DATA EXCERPT
═══
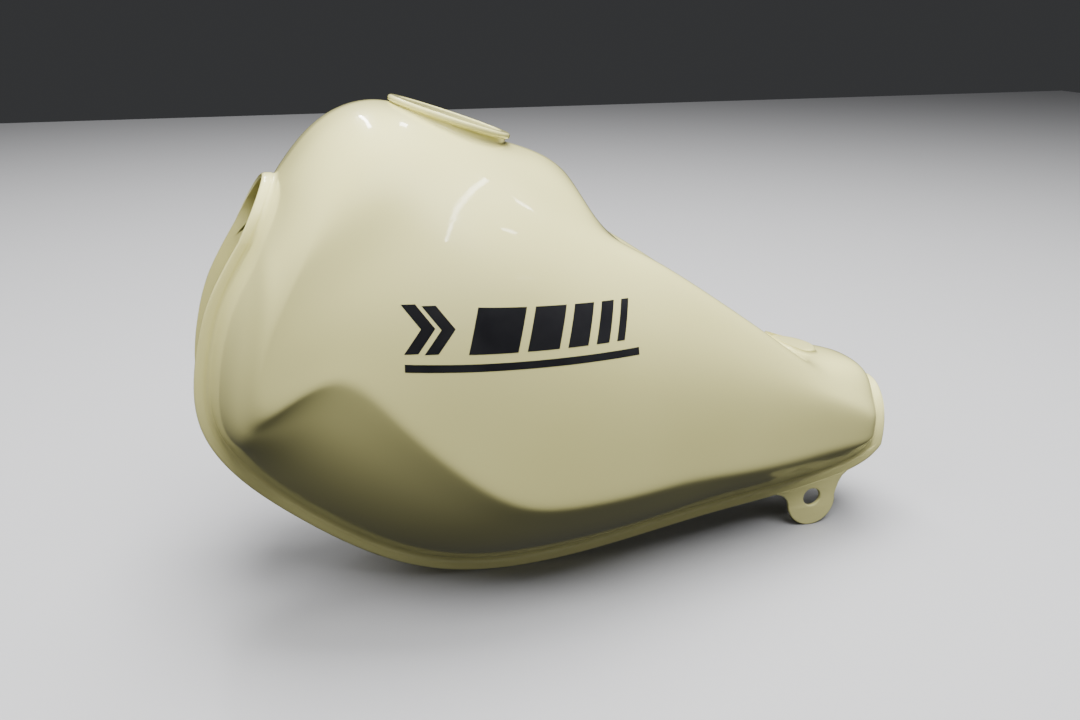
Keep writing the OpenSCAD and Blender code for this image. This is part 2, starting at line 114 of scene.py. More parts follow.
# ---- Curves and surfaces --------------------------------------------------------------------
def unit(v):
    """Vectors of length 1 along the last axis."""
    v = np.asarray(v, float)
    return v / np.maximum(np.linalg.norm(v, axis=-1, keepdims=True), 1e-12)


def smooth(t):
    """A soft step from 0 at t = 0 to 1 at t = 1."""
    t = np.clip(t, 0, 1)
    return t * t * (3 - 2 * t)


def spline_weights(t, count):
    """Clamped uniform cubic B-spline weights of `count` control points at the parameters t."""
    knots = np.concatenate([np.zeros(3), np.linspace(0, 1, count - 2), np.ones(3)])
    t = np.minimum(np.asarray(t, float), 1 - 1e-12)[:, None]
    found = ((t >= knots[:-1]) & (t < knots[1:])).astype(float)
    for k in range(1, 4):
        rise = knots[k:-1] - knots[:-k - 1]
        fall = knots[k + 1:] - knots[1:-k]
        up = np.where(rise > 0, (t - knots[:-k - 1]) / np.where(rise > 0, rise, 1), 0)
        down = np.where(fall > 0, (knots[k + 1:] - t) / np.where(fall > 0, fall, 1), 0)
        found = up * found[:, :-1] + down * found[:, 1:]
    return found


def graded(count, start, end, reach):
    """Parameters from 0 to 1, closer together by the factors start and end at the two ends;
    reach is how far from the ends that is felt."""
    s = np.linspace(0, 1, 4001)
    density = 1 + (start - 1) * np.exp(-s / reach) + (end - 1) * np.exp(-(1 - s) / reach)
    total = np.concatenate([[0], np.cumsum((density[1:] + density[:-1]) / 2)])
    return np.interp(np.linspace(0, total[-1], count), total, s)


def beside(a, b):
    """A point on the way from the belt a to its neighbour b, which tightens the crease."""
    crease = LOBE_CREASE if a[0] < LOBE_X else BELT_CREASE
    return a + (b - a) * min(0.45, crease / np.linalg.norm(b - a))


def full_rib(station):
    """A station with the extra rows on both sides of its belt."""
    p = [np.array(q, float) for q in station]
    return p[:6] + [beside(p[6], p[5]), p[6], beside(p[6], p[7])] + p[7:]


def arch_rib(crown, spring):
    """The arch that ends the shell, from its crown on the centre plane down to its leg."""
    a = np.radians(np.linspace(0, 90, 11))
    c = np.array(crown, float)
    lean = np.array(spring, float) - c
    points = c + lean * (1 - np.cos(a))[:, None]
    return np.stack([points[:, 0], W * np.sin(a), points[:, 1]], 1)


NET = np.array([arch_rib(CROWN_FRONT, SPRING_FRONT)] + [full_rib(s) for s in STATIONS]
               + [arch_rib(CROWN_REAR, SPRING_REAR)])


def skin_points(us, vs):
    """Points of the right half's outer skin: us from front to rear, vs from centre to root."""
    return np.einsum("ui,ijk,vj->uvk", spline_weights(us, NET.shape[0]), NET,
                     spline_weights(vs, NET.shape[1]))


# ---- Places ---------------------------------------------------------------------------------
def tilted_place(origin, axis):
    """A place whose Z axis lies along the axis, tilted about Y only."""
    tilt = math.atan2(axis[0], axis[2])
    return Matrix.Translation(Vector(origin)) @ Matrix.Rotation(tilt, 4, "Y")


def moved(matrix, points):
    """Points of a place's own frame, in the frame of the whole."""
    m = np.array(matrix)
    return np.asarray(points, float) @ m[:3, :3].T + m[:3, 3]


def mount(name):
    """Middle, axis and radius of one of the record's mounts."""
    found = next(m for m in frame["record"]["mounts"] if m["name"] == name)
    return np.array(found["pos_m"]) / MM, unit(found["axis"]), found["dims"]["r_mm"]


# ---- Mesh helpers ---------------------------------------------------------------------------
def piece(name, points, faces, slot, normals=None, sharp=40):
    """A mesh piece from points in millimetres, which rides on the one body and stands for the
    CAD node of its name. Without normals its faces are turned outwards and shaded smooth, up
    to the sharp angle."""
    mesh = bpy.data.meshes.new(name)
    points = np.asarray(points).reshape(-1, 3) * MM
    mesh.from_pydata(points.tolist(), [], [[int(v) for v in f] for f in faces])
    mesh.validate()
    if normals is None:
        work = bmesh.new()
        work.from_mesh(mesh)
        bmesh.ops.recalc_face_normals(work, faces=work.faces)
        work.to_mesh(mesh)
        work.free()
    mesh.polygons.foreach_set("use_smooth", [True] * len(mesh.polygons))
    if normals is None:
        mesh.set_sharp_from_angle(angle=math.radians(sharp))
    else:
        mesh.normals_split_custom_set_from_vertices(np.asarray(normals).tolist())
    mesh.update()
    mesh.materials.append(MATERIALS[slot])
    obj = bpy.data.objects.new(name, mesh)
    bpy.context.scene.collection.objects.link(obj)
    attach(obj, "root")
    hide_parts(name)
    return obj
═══
OBJECTIVE
Which lines hold the word "scene"? Copy every one of them.

ANSWER IN FULL
Keep writing the OpenSCAD and Blender code for this image. This is part 2, starting at line 114 of scene.py. More parts follow.
    bpy.context.scene.collection.objects.link(obj)